5

I am populating a queue with a set of jobs that I want to run in parallel and using python's multiprocessing module for doing that. Code snippet below:

import multiprocessing
from multiprocessing import Queue
queue = Queue()
jobs = [['a', 'b'], ['c', 'd']]
for job in jobs:
    queue.put(job)

When I do queue.get() I get the following:

['a', 'b']

Why is the queue not getting populated with all the jobs?

2 Answers 2

15

The queue is actually geting populated. You need to call queue.get() for each time you put an object to the queue. So you just need to call queue.get() one more time.

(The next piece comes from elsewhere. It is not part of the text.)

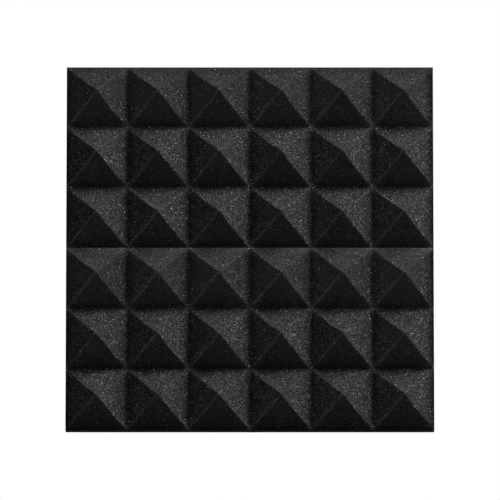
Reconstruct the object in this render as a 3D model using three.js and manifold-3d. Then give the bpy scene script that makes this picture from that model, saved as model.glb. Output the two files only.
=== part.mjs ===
// An acoustic foam panel: four foam tiles cut into pyramids, held edge to edge by one
// double-sided adhesive sheet, with a split paper liner over the adhesive.
// The panel stands upright as on a wall. Its pyramids point to -Y and +Z is up. The origin is
// the centre of the adhesive face that meets the wall, so the liner lies behind it, at +Y.
import * as THREE from 'three';
import { mergeVertices } from 'three/addons/utils/BufferGeometryUtils.js';
import Module from 'manifold-3d';

// Whole panel, in millimetres
const panelWidth = 300;
const panelHeight = 300;
const wallToTips = 50;

// Foam tiles, named by their row and column as seen from the front
const rows = ['lower', 'upper'];
const columns = ['left', 'right'];
const seamGap = 0.4;
const slabThickness = 14;

// Pyramids: a flank is rounded off in the valley, rises straight, and steepens towards the tip,
// where this share of its height comes from a power of the distance
const pyramidPitch = 50;
const tipWidth = 0.8;
const valleyRound = 1.2;
const steepShare = 0.25;
const steepPower = 4;
const flankSteps = 11;
// Steps are closer together near the valley
const stepPower = 1.25;

// Backing
const adhesiveThickness = 0.3;
const linerThickness = 0.15;
const linerSlit = 0.5;

// Sizes that follow
const tileWidth = (panelWidth + seamGap) / columns.length - seamGap;
const tileHeight = (panelHeight + seamGap) / rows.length - seamGap;
const pyramidHeight = wallToTips - adhesiveThickness - slabThickness;
const flankRun = (pyramidPitch - tipWidth) / 2;
const linerWidth = (panelWidth - linerSlit) / 2;

const foam = { color: 0x39393a, roughness: 0.95, metalness: 0 };
const adhesive = { color: 0xd9d6c8, roughness: 0.3, metalness: 0 };
const liner = { color: 0xd6bf94, roughness: 0.6, metalness: 0 };

const wasm = await Module();
wasm.setup();

function solidOf(geometry) {
  const bare = geometry.clone();
  bare.deleteAttribute('normal');
  bare.deleteAttribute('uv');
  const merged = mergeVertices(bare);
  return new wasm.Manifold(
    new wasm.Mesh({
      numProp: 3,
      vertProperties: new Float32Array(merged.attributes.position.array),
      triVerts: new Uint32Array(merged.index.array),
    }),
  );
}

function geometryOf(solid) {
  const mesh = solid.getMesh();
  const geometry = new THREE.BufferGeometry();
  geometry.setAttribute('position', new THREE.BufferAttribute(mesh.vertProperties, 3));
  geometry.setIndex(new THREE.BufferAttribute(mesh.triVerts, 1));
  geometry.computeVertexNormals();
  return geometry;
}

// Height of a flank above the slab, at a distance from the middle of the valley
function flankHeight(distance) {
  const fromValley = Math.hypot(distance, valleyRound) - valleyRound;
  const toTip = Math.hypot(flankRun, valleyRound) - valleyRound;
  const share = fromValley / toTip;
  return pyramidHeight * ((1 - steepShare) * share + steepShare * share ** steepPower);
}

// One ridge from valley to tip to valley, as pairs of distance and height
function ridgePoints() {
  const rising = [];
  for (let i = 0; i <= flankSteps; i++) {
    const distance = flankRun * (i / flankSteps) ** stepPower;
    rising.push([distance, flankHeight(distance)]);
  }
  const falling = rising.slice(1).reverse();
  return [...rising, ...falling.map(([distance, height]) => [pyramidPitch - distance, height])];
}

// A block after one pass of the cutting wire: a slab with parallel ridges that run along Z. They
// cover the span, and stand over both its ends alike
function ridgedBlock(span, length) {
  const count = Math.ceil(span / pyramidPitch);
  const start = (-count * pyramidPitch) / 2;
  const outline = new THREE.Shape();
  outline.moveTo(-start, 0);
  outline.lineTo(start, 0);
  for (let i = 0; i < count; i++) {
    for (const [distance, height] of ridgePoints()) {
      outline.lineTo(start + i * pyramidPitch + distance, -slabThickness - height);
    }
  }
  outline.lineTo(-start, -slabThickness);
  outline.closePath();
  const block = new THREE.ExtrudeGeometry(outline, { depth: length, bevelEnabled: false });
  return block.translate(0, 0, -length / 2);
}

// Two passes of the wire, at right angles, leave the pyramids. Each pass has the tile's true
// size along its ridges, so where the two meet the tile is trimmed to size on all sides
function foamTileGeometry() {
  const upright = ridgedBlock(tileWidth, tileHeight);
  const level = ridgedBlock(tileHeight, tileWidth);
  return geometryOf(solidOf(upright).intersect(solidOf(level.rotateY(Math.PI / 2))));
}

function piece(name, geometry, finish) {
  const mesh = new THREE.Mesh(geometry, new THREE.MeshStandardMaterial(finish));
  mesh.name = name;
  return mesh;
}

const panel = new THREE.Group();

const tileGeometry = foamTileGeometry();
rows.forEach((row, j) => {
  columns.forEach((column, i) => {
    const tile = piece(`foam_tile_${row}_${column}`, tileGeometry.clone(), foam);
    tile.position.x = (tileWidth - panelWidth) / 2 + i * (tileWidth + seamGap);
    tile.position.y = -adhesiveThickness;
    tile.position.z = (tileHeight - panelHeight) / 2 + j * (tileHeight + seamGap);
    panel.add(tile);
  });
});

const sheetGeometry = new THREE.BoxGeometry(panelWidth, adhesiveThickness, panelHeight);
const sheet = piece('adhesive_sheet', sheetGeometry, adhesive);
sheet.position.y = -adhesiveThickness / 2;
panel.add(sheet);

// The halves of the liner part at a slit down the middle
['left', 'right'].forEach((side, i) => {
  const geometry = new THREE.BoxGeometry(linerWidth, linerThickness, panelHeight);
  const half = piece(`release_liner_${side}`, geometry, liner);
  half.position.x = (i - 1 / 2) * (linerWidth + linerSlit);
  half.position.y = linerThickness / 2;
  panel.add(half);
});

export default panel;
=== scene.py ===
import math
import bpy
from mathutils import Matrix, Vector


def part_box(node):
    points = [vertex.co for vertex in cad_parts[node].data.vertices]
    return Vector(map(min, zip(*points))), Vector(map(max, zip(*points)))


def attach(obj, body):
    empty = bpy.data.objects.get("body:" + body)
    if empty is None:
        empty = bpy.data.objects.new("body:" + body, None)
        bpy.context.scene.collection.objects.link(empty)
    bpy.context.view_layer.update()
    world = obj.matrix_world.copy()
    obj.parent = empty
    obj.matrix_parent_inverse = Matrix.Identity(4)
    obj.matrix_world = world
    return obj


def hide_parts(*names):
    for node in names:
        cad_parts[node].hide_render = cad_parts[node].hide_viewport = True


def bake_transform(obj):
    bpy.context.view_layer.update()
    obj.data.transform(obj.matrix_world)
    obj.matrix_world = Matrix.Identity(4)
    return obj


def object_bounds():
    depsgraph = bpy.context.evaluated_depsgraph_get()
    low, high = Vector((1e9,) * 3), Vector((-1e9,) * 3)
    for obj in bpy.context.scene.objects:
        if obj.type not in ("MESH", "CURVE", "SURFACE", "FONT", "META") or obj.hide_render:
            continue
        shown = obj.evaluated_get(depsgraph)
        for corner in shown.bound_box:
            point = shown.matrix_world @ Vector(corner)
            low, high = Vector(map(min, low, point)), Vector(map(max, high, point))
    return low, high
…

>>> import multiprocessing
>>> from multiprocessing import Queue
>>> queue = Queue()
>>> jobs = [['a', 'b'], ['c', 'd']]
>>> for job in jobs:
    queue.put(job)


>>> queue.get()
['a', 'b']
>>> queue.get()
['c', 'd']
0
12

The queue is getting populated with all your jobs. queue.get() will

Remove and return an item from the queue.

An item is singular. If you want to drain the queue, then just put your .get() in a loop, but be sure to catch the Empty exception.

1
  • queue.get is popping out elements. Is there any method to just peek the first element in queue since I need the queue for other parallel processes as well.